As Dirnelli himself has recognized, the pursuit of bespoke, even dead people’s bespoke, is an expensive habit.  Competent alterations are reasonable only in comparison to what it would take to have a custom tailor actually make the garment for you.  However, that pursuit of secondhand bespoke for bespoke’s sake (having a suit that fits) is only part of what makes bespoke clothing interesting for many of us.  The other part of it is being able to have something made in the cloth, style and colors that we want. I like, and thus have ordered in most of my suits, two-button jackets with double vents, moderately slanted pockets, and trousers with no cuffs, with side adjusters instead of belt loops.  While none of these are particularly rare or baroque details, it’s not likely that someone’s cast-off clothing is going to have those. To say nothing of the fabric I want or any other details (linings, etc.) that I might specify in my more inspired or foolhardy moments.  Even if they’re usually greys and blues in simple English wools. Or, if it comes down to it, the cut one prefers – I tend to like, even if it is self-delusion, the softer draped cut of a couple of British tailors… it is not usual to find those and dangerous to push an alterations tailor to try to change an existing suit’s cut dramatically. The more he or she has to change, the closer it comes to having a suit recut or remade out of an existing one, at resultant expense and revelation of any limits in the skill of the alterations tailor.  
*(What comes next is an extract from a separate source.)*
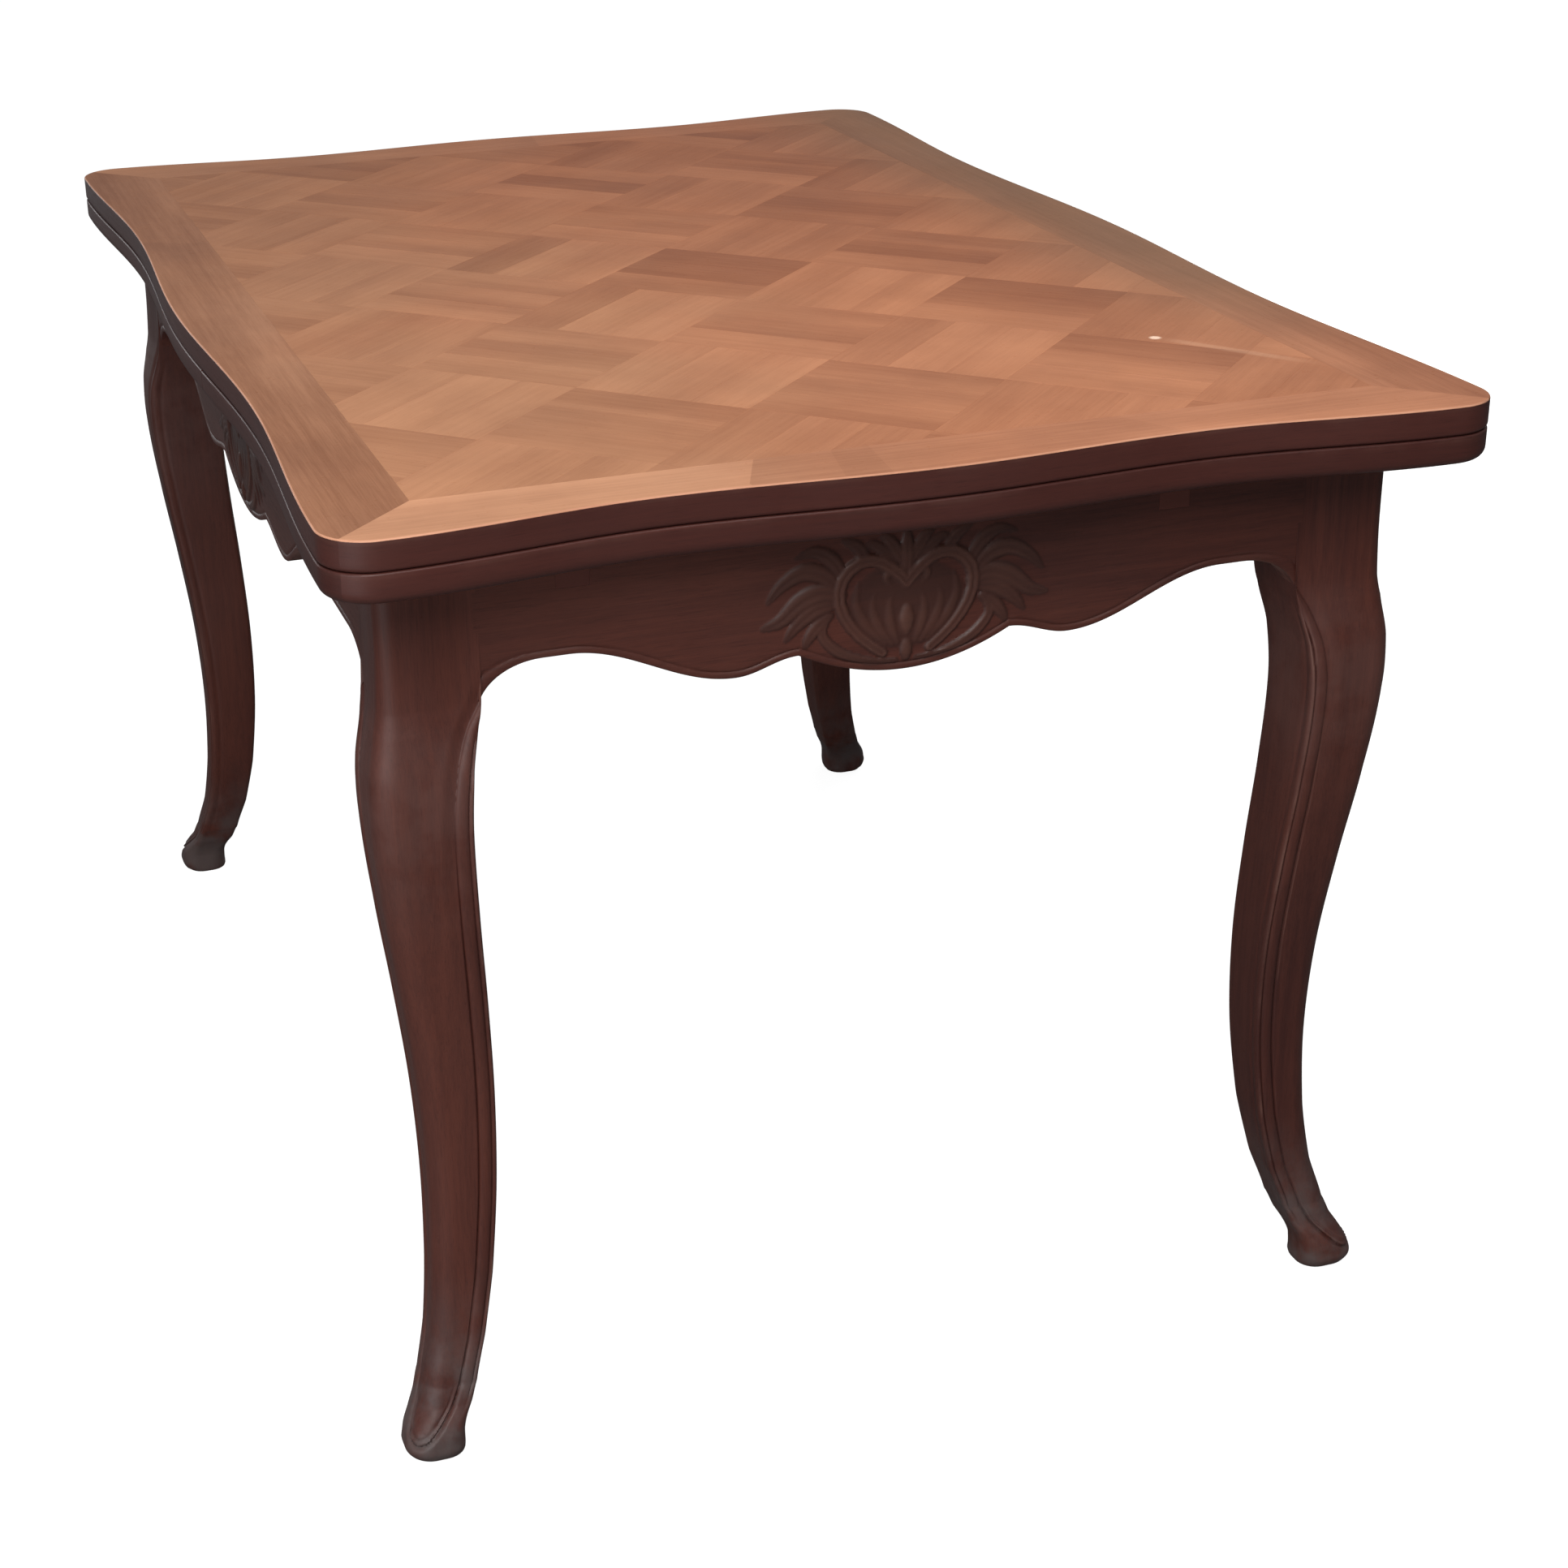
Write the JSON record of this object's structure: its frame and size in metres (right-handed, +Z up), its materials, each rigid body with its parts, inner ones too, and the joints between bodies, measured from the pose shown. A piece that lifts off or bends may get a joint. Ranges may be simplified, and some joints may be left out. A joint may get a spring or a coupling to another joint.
{
  "type": "extending table",
  "caption": "Extending table with a serpentine parquetry top, two draw leaves on lopers under it, shaped aprons and cabriole legs.",
  "frame": {"origin": "on the floor under the middle of the closed top", "axes": "+X across the table, +Y along it towards end B, +Z up"},
  "size_m": [0.85, 1.25, 0.755],
  "materials": {
    "dark_wood": "satin",
    "parquet_field": "satin",
    "parquet_banding": "satin",
    "inner_wood": "matte",
    "steel_screw": "satin"
  },
  "bodies": {
    "frame": {"leg_a_left": "dark_wood", "leg_a_right": "dark_wood", "leg_b_left": "dark_wood", "leg_b_right": "dark_wood", "end_apron_a": "dark_wood", "end_apron_b": "dark_wood", "side_apron_left": "dark_wood", "side_apron_right": "dark_wood", "centre_rail_a": "inner_wood", "centre_rail_b": "inner_wood", "centre_board": "inner_wood", "centre_board_screws": "steel_screw", "corner_blocks": "inner_wood", "corner_block_screws": "steel_screw"},
    "leaf_a": {"leaf_a_core": "inner_wood", "leaf_a_edging": "dark_wood", "leaf_a_banding": "parquet_banding", "leaf_a_field": "parquet_field", "leaf_a_loper_left": "inner_wood", "leaf_a_loper_right": "inner_wood", "leaf_a_stop_pegs": "inner_wood", "leaf_a_screws": "steel_screw"},
    "leaf_b": {"leaf_b_core": "inner_wood", "leaf_b_edging": "dark_wood", "leaf_b_banding": "parquet_banding", "leaf_b_field": "parquet_field", "leaf_b_loper_left": "inner_wood", "leaf_b_loper_right": "inner_wood", "leaf_b_stop_pegs": "inner_wood", "leaf_b_screws": "steel_screw"},
    "top": {"top_core": "inner_wood", "top_edging": "dark_wood", "top_banding": "parquet_banding", "top_field": "parquet_field", "guide_pegs": "inner_wood"}
  },
  "joints": [
    {"name": "leaf_a_draw", "type": "slide", "parent": "frame", "child": "leaf_a", "axis": [0, -1, 0], "range_m": [0, 0.52]},
    {"name": "leaf_b_draw", "type": "slide", "parent": "frame", "child": "leaf_b", "axis": [0, 1, 0], "range_m": [0, 0.52]},
    {"name": "top_lift", "type": "slide", "parent": "frame", "child": "top", "axis": [0, 0, 1], "range_m": [0, 0.025]}
  ]
}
Nonetheless, I’ve dabbled in having custom items altered, recently – thanks to Dirnelli’s introduction to a consignor, a custom Francesco Smalto suit made for Francis Veber, who directed one of my favorite movies.  It featured all the exquisitely difficult and flamboyant details of the best French tailoring, from unnecessary hand-picked seams down the length of the trousers to lapels with very affected notches and a raised milanaise buttonhole.   I knew I couldn’t confide it to any old alterations tailor, taking it instead back to the firm where Smalto himself used to cut before striking out on his own (as they’re making something for me, they accepted this on the side).  They did a wonderful job, but I can’t deny that making this respoke a reality required all the romance Dirnelli appeared to deny – the luck of finding something that initially made its potential felt, the opportunity to use an alterations tailor who carried out his work with care and love, and the investment of resources and time.